これまでの推移では、「改善(13年7月)→足踏み(14年4月)→下方への局面変化(14年8月)→改善(14年12月)→足踏み(15年5月)」となった14年4月の消費税引き上げ時のように多少の振れが出ることはあるが、「下方への局面変化」→「悪化」→「下げ止まり」→「上方への局面変化」→「改善」→「足踏み」→「下方への局面変化」という基本的な流れが確認できる。

24年の基調判断は、自動車不正問題により攪乱された動きに

2024年の基調判断では2月速報値で自動車不正問題により生産関連データが一時的に大幅悪化し「足踏み」から「下方への局面変化」に転じた。「悪化」にはならずに踏みとどまっていたが、5月速報値で生産関連データの大幅な反動増により「悪化」を経ずに「下げ止まり」になり、9月速報値まで5カ月連続で「下げ止まり」になっている。

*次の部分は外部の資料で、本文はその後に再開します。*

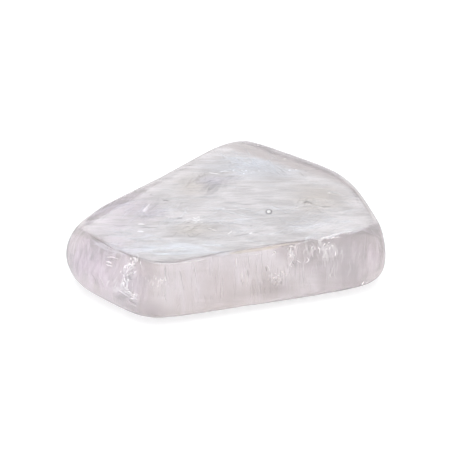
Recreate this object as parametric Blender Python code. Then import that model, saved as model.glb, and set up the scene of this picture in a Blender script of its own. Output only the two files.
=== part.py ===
"""Tumbled clear quartz: one loose polished stone, a worn slab that lies on its base.

Metres, +Z up. The origin is under the middle of the stone, on the surface that it rests on.
+X runs along its long side, away from the narrow end. -Y is the side of the flat front face.

The stone is what tumbling makes of a broken slab. Each face of the slab is a plane, and every
edge is worn round by its own amount. A smooth maximum of the planes gives that worn surface, and
the vertices of a sphere are moved onto it.
"""

import math
from collections import namedtuple

import bmesh
import bpy
import numpy as np
from mathutils import Vector

NODE_NAME = "quartz_stone"

# Side faces of the slab. Heading is where a face looks, seen from above and turned from +X.
# Lean is how far it looks upwards, and distance is how far it lies from the middle of the slab.
Face = namedtuple("Face", "heading lean distance")
FRONT = Face(heading=-75.0, lean=13.0, distance=0.01325)
LEFT_FRONT = Face(heading=-129.5, lean=19.0, distance=0.01815)
LEFT_END = Face(heading=190.0, lean=-12.0, distance=0.02185)
LEFT_BACK = Face(heading=135.0, lean=21.0, distance=0.01065)
RIGHT_BACK = Face(heading=56.0, lean=4.5, distance=0.01540)
RIGHT_END = Face(heading=18.5, lean=13.0, distance=0.01760)
RIGHT_FRONT = Face(heading=-13.0, lean=-11.5, distance=0.02230)
SIDE_FACES = (FRONT, LEFT_FRONT, LEFT_END, LEFT_BACK, RIGHT_BACK, RIGHT_END, RIGHT_FRONT)

# Middle of the slab, from which the faces are measured
MIDDLE = Vector((0.0, -0.00029, 0.0047))

# Top face: its height above the origin, its rise per metre along X and Y, and its slight crown
TOP_HEIGHT = 0.00967
TOP_RISE_X = 0.009
TOP_RISE_Y = 0.045
TOP_CROWN_RADIUS = 0.600

# Shallow bevel along the back right edge of the top
BACK_BEVEL = Face(heading=56.0, lean=74.0, distance=0.00780)

# Base: slightly bowed, so that only its middle is worn flat and touches the ground
BASE_BOW_RADIUS = 0.400
BASE_CUT = 0.00014

# How far each kind of edge is worn round. The top's edge is crisp in front, and softer at the back
# and at both ends of the stone.
CORNER_WEAR = 0.00095
BASE_EDGE_WEAR = 0.0013
BEVEL_WEAR = 0.00035
TOP_EDGE_WEAR_FRONT = 0.00012
TOP_EDGE_WEAR_BACK = 0.00055
TOP_EDGE_SOFTENS_FROM_Y = -0.008
TOP_EDGE_SOFT_FROM_Y = 0.008
TOP_EDGE_SOFTENS_FROM_X = 0.0140
TOP_EDGE_SOFT_FROM_X = 0.0200

# Gentle swells that tumbling leaves on the faces
SWELL_SEED = 7
SWELL_COUNT = 9
SWELL_HEIGHT = 0.000010
SWELL_SHORTEST = 0.009
SWELL_LONGEST = 0.020

# Mesh: columns around the stone, and rings from the middle of the top to the middle of the base
COLUMNS = 96
TOP_RINGS = 17
SIDE_RINGS = 19
BASE_RINGS = 12
RING_COUNT = TOP_RINGS + SIDE_RINGS + BASE_RINGS
TOP_CROWDING = 2.0
BASE_CROWDING = 1.7

# The search for the surface: how far it reaches, in metres for the outline and in lengths of the
# guide line for the stone, and how many times the span is halved
OUTLINE_REACH = 0.040
STONE_REACH = 3.0
SEARCH_STEPS = 40

STONE_COLOUR = (0.86, 0.82, 0.86, 1.0)
STONE_ROUGHNESS = 0.05
STONE_TRANSMISSION = 1.0
QUARTZ_IOR = 1.544


def clear_scene():
    """Remove what the scene starts with."""
    for thing in list(bpy.data.objects):
        bpy.data.objects.remove(thing, do_unlink=True)


def outward(face):
    """Unit vector that a face looks along."""
    heading = math.radians(face.heading)
    lean = math.radians(face.lean)
    flat = math.cos(lean)
    return np.array((math.cos(heading) * flat, math.sin(heading) * flat, math.sin(lean)))


def smooth_max(fields, wear):
    """Largest of the fields at each point, with the change from one to the next worn round."""
    stack = np.stack(fields)
    largest = stack.max(axis=0)
    return largest + wear * np.log(np.exp((stack - largest) / wear).sum(axis=0))


def height_over(points, face):
    """Signed distance of the points in front of a face."""
    return (points - np.array(MIDDLE)) @ outward(face) - face.distance


def side_field(points):
    """The upright faces together, with worn corners: negative inside the outline."""
    return smooth_max([height_over(points, face) for face in SIDE_FACES], CORNER_WEAR)


def distance_from_axis_squared(points):
    """Squared distance of the points from the upright line through the origin."""
    return points[:, 0] ** 2 + points[:, 1] ** 2


def top_face_height(points):
    """Height of the crowned top face above or below each point's place."""
    crown = distance_from_axis_squared(points) / (2.0 * TOP_CROWN_RADIUS)
    return TOP_HEIGHT + TOP_RISE_X * points[:, 0] + TOP_RISE_Y * points[:, 1] - crown


def top_field(points):
    """The crowned top face and the bevel at its back right edge."""
    face = points[:, 2] - top_face_height(points)
    return smooth_max([face, height_over(points, BACK_BEVEL)], BEVEL_WEAR)


def base_field(points):
    """The bowed base, low enough for its middle to be worn flat."""
    bow = distance_from_axis_squared(points) / (2.0 * BASE_BOW_RADIUS)
    return bow - points[:, 2] - BASE_CUT


def swell_field(points):
    """Low waves in many directions, for faces that are hand-sized rather than machined."""
    random = np.random.default_rng(SWELL_SEED)
    total = np.zeros(len(points))
    for _ in range(SWELL_COUNT):
        direction = random.normal(size=3)
        direction /= np.linalg.norm(direction)
        wavelength = random.uniform(SWELL_SHORTEST, SWELL_LONGEST)
        phase = random.uniform(0.0, 2.0 * math.pi)
        total += np.sin(points @ direction * 2.0 * math.pi / wavelength + phase)
    return total * SWELL_HEIGHT


def top_edge_wear(points):
    """Wear of the top's edge, which grows from the front of the stone to its back and its ends."""
    back_span = TOP_EDGE_SOFT_FROM_Y - TOP_EDGE_SOFTENS_FROM_Y
    end_span = TOP_EDGE_SOFT_FROM_X - TOP_EDGE_SOFTENS_FROM_X
    backward = (points[:, 1] - TOP_EDGE_SOFTENS_FROM_Y) / back_span
    sideways = (np.abs(points[:, 0]) - TOP_EDGE_SOFTENS_FROM_X) / end_span
    share = np.clip(np.maximum(backward, sideways), 0.0, 1.0)
    eased = share * share * (3.0 - 2.0 * share)
    return TOP_EDGE_WEAR_FRONT + (TOP_EDGE_WEAR_BACK - TOP_EDGE_WEAR_FRONT) * eased


def stone_field(points):
    """The whole worn stone: negative inside, zero on its surface."""
    upper = smooth_max([side_field(points), top_field(points)], top_edge_wear(points))
    whole = smooth_max([upper, base_field(points)], BASE_EDGE_WEAR)
    return whole + swell_field(points)


def surface_distance(starts, directions, field, furthest):
    """How far along each direction the field crosses zero."""
    near = np.zeros(len(directions))
    far = np.full(len(directions), furthest)
    for _ in range(SEARCH_STEPS):
        halfway = (near + far) / 2.0
        inside = field(starts + directions * halfway[:, None]) < 0.0
        near = np.where(inside, halfway, near)
        far = np.where(inside, far, halfway)
    return near


def outline_radius(turns, height):
    """Distance from the middle to the side faces at one height, for each turn around the stone."""
    directions = np.stack([np.cos(turns), np.sin(turns), np.zeros(len(turns))], axis=1)
    starts = np.zeros((len(turns), 3))
    starts[:, 0] = MIDDLE.x
    starts[:, 1] = MIDDLE.y
    starts[:, 2] = height
    return surface_distance(starts, directions, side_field, OUTLINE_REACH)


def ring_guides():
    """Share of the outline's radius and share of the height, for each ring from top to base."""
    guides = []
    for ring in range(TOP_RINGS):
        share = ring / TOP_RINGS
        guides.append((1.0 - (1.0 - share) ** TOP_CROWDING, 1.0))
    for ring in range(SIDE_RINGS):
        share = ring / SIDE_RINGS
        guides.append((1.0, (1.0 + math.cos(math.pi * share)) / 2.0))
    for ring in range(BASE_RINGS + 1):
        share = 1.0 - ring / BASE_RINGS
        guides.append((1.0 - (1.0 - share) ** BASE_CROWDING, 0.0))
    return guides


def guide_points(turns, rings):
    """Points near the stone's surface, for vertices given by their turn and ring."""
    guides = np.array(ring_guides())
    reach = guides[rings, 0]
    rise = guides[rings, 1]
    top_radius = outline_radius(turns, TOP_HEIGHT)
    base_radius = outline_radius(turns, 0.0)
    radius = reach * (base_radius + (top_radius - base_radius) * rise)
    points = np.zeros((len(turns), 3))
    points[:, 0] = MIDDLE.x + np.cos(turns) * radius
    points[:, 1] = MIDDLE.y + np.sin(turns) * radius
    bevel_height = -height_over(points, BACK_BEVEL) / outward(BACK_BEVEL)[2]
    points[:, 2] = np.minimum(top_face_height(points), bevel_height) * rise
    return points


def press_onto_stone(turns, rings):
    """Places on the stone's surface, for vertices given by their turn and ring."""
    middle = np.array(MIDDLE)
    directions = guide_points(turns, rings) - middle
    starts = np.tile(middle, (len(turns), 1))
    distance = surface_distance(starts, directions, stone_field, STONE_REACH)
    places = starts + directions * distance[:, None]
    places[:, 2] = np.maximum(places[:, 2], 0.0)
    return places


def sphere_grid(sphere):
    """Turn and ring of each vertex of a sphere made of columns and rings."""
    turns = []
    rings = []
    for vertex in sphere.verts:
        turns.append(math.atan2(vertex.co.y, vertex.co.x))
        fall = math.acos(max(-1.0, min(1.0, vertex.co.z)))
        rings.append(round(fall / math.pi * RING_COUNT))
    return np.array(turns), np.array(rings)


def stone_mesh():
    """A sphere of columns and rings, pressed onto the worn stone."""
    sphere = bmesh.new()
    bmesh.ops.create_uvsphere(sphere, u_segments=COLUMNS, v_segments=RING_COUNT, radius=1.0)
    turns, rings = sphere_grid(sphere)
    places = press_onto_stone(turns, rings)
    for vertex, place in zip(sphere.verts, places):
        vertex.co = Vector(place)
    bmesh.ops.recalc_face_normals(sphere, faces=sphere.faces)
    mesh = bpy.data.meshes.new(NODE_NAME)
    sphere.to_mesh(mesh)
    sphere.free()
    mesh.shade_smooth()
    return mesh


def quartz_material():
    """Clear quartz with a breath of lavender, polished."""
    material = bpy.data.materials.new("clear_quartz")
    material.use_nodes = True
    shader = material.node_tree.nodes["Principled BSDF"]
    shader.inputs["Base Color"].default_value = STONE_COLOUR
    shader.inputs["Roughness"].default_value = STONE_ROUGHNESS
    shader.inputs["Metallic"].default_value = 0.0
    shader.inputs["IOR"].default_value = QUARTZ_IOR
    shader.inputs["Transmission Weight"].default_value = STONE_TRANSMISSION
    material.diffuse_color = STONE_COLOUR
    return material


def build_stone():
    """The stone, as one object."""
    stone = bpy.data.objects.new(NODE_NAME, stone_mesh())
    stone.data.materials.append(quartz_material())
    bpy.context.collection.objects.link(stone)
    return stone


clear_scene()
build_stone()
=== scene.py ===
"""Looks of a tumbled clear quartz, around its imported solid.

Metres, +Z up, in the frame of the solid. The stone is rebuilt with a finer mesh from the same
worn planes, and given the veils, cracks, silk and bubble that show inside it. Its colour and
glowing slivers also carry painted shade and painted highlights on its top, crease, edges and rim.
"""

import math
from collections import namedtuple

import bmesh
import bpy
import numpy as np
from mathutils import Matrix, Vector


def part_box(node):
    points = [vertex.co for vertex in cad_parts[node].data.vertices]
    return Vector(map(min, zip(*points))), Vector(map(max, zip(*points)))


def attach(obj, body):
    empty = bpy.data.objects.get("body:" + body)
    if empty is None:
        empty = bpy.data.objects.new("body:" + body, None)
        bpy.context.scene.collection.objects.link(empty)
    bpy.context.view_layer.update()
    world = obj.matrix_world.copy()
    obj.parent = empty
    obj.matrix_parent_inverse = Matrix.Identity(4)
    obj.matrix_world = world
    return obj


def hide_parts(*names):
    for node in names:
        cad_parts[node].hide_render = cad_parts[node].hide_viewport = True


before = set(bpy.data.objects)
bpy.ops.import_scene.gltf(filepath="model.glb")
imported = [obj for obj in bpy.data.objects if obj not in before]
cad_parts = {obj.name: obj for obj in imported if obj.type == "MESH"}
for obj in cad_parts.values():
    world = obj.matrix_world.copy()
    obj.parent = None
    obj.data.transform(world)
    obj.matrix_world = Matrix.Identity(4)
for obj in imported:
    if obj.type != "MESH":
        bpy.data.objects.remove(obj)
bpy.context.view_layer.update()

CAD_NODE = "quartz_stone"
BODY = "root"
WHITE = (1.0, 1.0, 1.0, 1.0)

# Side faces of the slab. Heading is where a face looks, seen from above and turned from +X.
# Lean is how far it looks upwards, and distance is how far it lies from the middle of the slab.
Face = namedtuple("Face", "heading lean distance")
FRONT = Face(heading=-75.0, lean=13.0, distance=0.01325)
LEFT_FRONT = Face(heading=-129.5, lean=19.0, distance=0.01815)
LEFT_END = Face(heading=190.0, lean=-12.0, distance=0.02185)
LEFT_BACK = Face(heading=135.0, lean=21.0, distance=0.01065)
RIGHT_BACK = Face(heading=56.0, lean=4.5, distance=0.01540)
RIGHT_END = Face(heading=18.5, lean=13.0, distance=0.01760)
RIGHT_FRONT = Face(heading=-13.0, lean=-11.5, distance=0.02230)
SIDE_FACES = (FRONT, LEFT_FRONT, LEFT_END, LEFT_BACK, RIGHT_BACK, RIGHT_END, RIGHT_FRONT)

# Middle of the slab, from which the faces are measured
MIDDLE = Vector((0.0, -0.00029, 0.0047))

# Top face: its height above the origin, its rise per metre along X and Y, and its slight crown
TOP_HEIGHT = 0.00967
TOP_RISE_X = 0.009
TOP_RISE_Y = 0.045
TOP_CROWN_RADIUS = 0.600

# Shallow bevel along the back right edge of the top
BACK_BEVEL = Face(heading=56.0, lean=74.0, distance=0.00780)

# Base: slightly bowed, so that only its middle is worn flat and touches the ground
BASE_BOW_RADIUS = 0.400
BASE_CUT = 0.00014

# How far each kind of edge is worn round. The top's edge is crisp in front, and softer at the back
# and at both ends of the stone.
CORNER_WEAR = 0.00095
BASE_EDGE_WEAR = 0.0013
BEVEL_WEAR = 0.00035
TOP_EDGE_WEAR_FRONT = 0.00012
TOP_EDGE_WEAR_BACK = 0.00055
TOP_EDGE_SOFTENS_FROM_Y = -0.008
TOP_EDGE_SOFT_FROM_Y = 0.008
TOP_EDGE_SOFTENS_FROM_X = 0.0140
TOP_EDGE_SOFT_FROM_X = 0.0200

# Waves on the faces: how many, how high and how long they are. The swells are the solid's own, and
# the ripples are the fine unevenness of a tumbled polish.
Waves = namedtuple("Waves", "seed count height shortest longest")
SWELLS = Waves(seed=7, count=9, height=0.000010, shortest=0.009, longest=0.020)
RIPPLES = Waves(seed=11, count=14, height=0.0000022, shortest=0.0022, longest=0.0050)

# Mesh: columns around the stone, and rings from the middle of the top to the middle of the base
COLUMNS = 360
TOP_RINGS = 84
SIDE_RINGS = 76
BASE_RINGS = 44
RING_COUNT = TOP_RINGS + SIDE_RINGS + BASE_RINGS
TOP_CROWDING = 2.0
BASE_CROWDING = 1.7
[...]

今年の「月例経済報告」での景気判断は10月まで、注釈がつくものの「緩やかに回復している」だ。一方、景気動向指数では景気後退の動きが下げ止まっている可能性が高いことを示す「下げ止まり」に上方修正という報道がなされ、「これまで景気後退局面だったのか?」と違和感を覚えた人もいたかもしれないが、やっと正常な判断に戻りそうだ。

12月6日公表10月速報値で「上方への局面変化」になる可能性大

10月製造工業生産予測指数は前月比+8.3%の大幅増で、経産省の先行き試算値最頻値は同+5.1%、90%の確率に収まる範囲は+3.6%~+6.6%と、かなりしっかりした数字になる見込みだ。他の採用系列の動向にもよるが、好調な見通しの数字をみると、12月6日公表の10月速報値で一致 CI 前月差が+0.6以上になる可能性が大きい状況だ。+0.6になると、7カ月後方移動平均(前月差)の3カ月の累積プラス幅が+0.89と1標準偏差分(+0.88)以上になり、かつ当月の前月差の符号がプラスになる。機械的判断は「上方への局面変化」になる条件を満たす。

11月20日に発表された10月の輸出数量指数が前月比▲1.6%になったことから、可能性は小さくなったとみられるが、10月速報値の一致CIが+1.6以上の上昇だった場合は、11月の一致CIが+0.1でもプラスになるかどうかが注目される。過去の数字が変わらないとすると、新年1月10日の11月速報値で一致CI前月差が上昇かつ3カ月後方移動平均が3カ月連続上昇すれば、景気拡張の可能性が高いことを示す「改善」になるという明るい話題が出る可能性もあるからだ。